Padahal sehabis buang air kecil, orang tersebut sudah berusaha mengeluarkan kotorannya dan membasuhnya, dilanjutkan dengan bersuci. Orang yang mengidap beser juga kerap mengalami hal ini ketika salat.
Lalu bagaimana pandangan Islam terhadap Muslim yang mengalami problem seperti di atas? Pertanyaan ini berkaitan dengan istibra, yaitu upaya penirisan atau penyucian alat kelamin setelah membuang air kecil. Istibra dianjurkan dalam hadits riwayat Bukhari dan Muslim berikut ini:
ودليل طلب الاستبراء: حديث ابن عباس: أن النبي صلّى الله عليه وسلم مرّ بقبرين، فقال: «إنهما ليعذبان، وما يعذبان في كبير: أماأحدهما فكان لا يستبرئ من بوله، وأما الآخر فكان يمشي بالنميمة»
Artinya, “Dalil istibra adalah hadits riwayat Sayyidina Ibnu Abbas bahwa Rasulullah SAW ketika melewati dua makam bersabda, ‘Kedua ahli kubur ini disiksa.

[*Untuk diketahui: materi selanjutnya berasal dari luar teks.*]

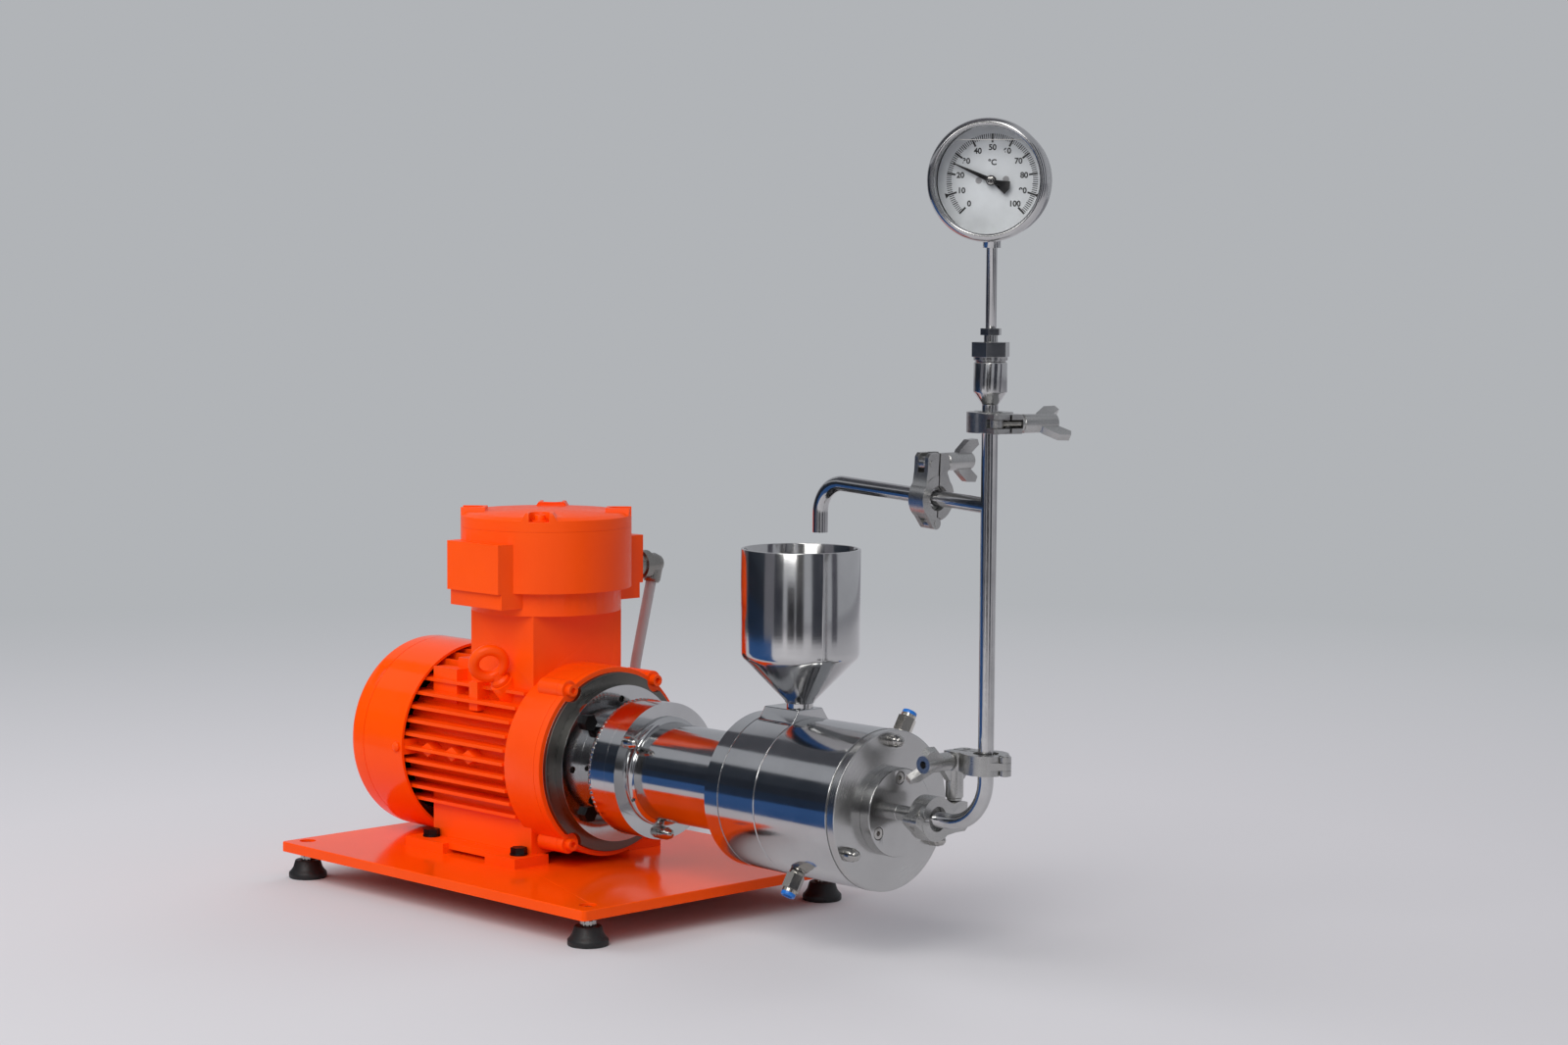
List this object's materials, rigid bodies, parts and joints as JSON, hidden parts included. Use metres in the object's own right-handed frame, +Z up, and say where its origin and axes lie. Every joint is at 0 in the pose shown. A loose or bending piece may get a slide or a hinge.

Keduanya disiksa bukan karena hal besar. Satu tidak istibra sesudah kencing. Satu lagi berjalan untuk mengadu domba,’” (HR Bukhari dan Muslim).
Ulama fiqih memasukkan istibra dalam bab thaharah. Ulama hampir jarang memisahkan pembahasan istinja dan istibra. Berikut ini kami kutip penjelasan istibra dari Syekh Wahbah Az-Zuhayli.
والاستبراء: طلب البراءة من الخارج، حتى يتيقن من زوال الأثر أو هو طلب براءة المخرج عن أثر الرشح من البول.
Artinya, “Istibra adalah upaya menyucikan dari najis kotoran yang keluar sehingga seseorang yakin atas hilangnya sisa kotoran atau upaya menyucikan kemaluan tempat keluar kotoran dari sisa tetesan air kencing,” (Lihat Syekh Wahbah Az-Zuhayli, Al-Fiqhul Islami wa Adillatuh, [Beirut, Darul Fikr: 1985 M/1405 H], , cetakan kedua, juz I, halaman 192).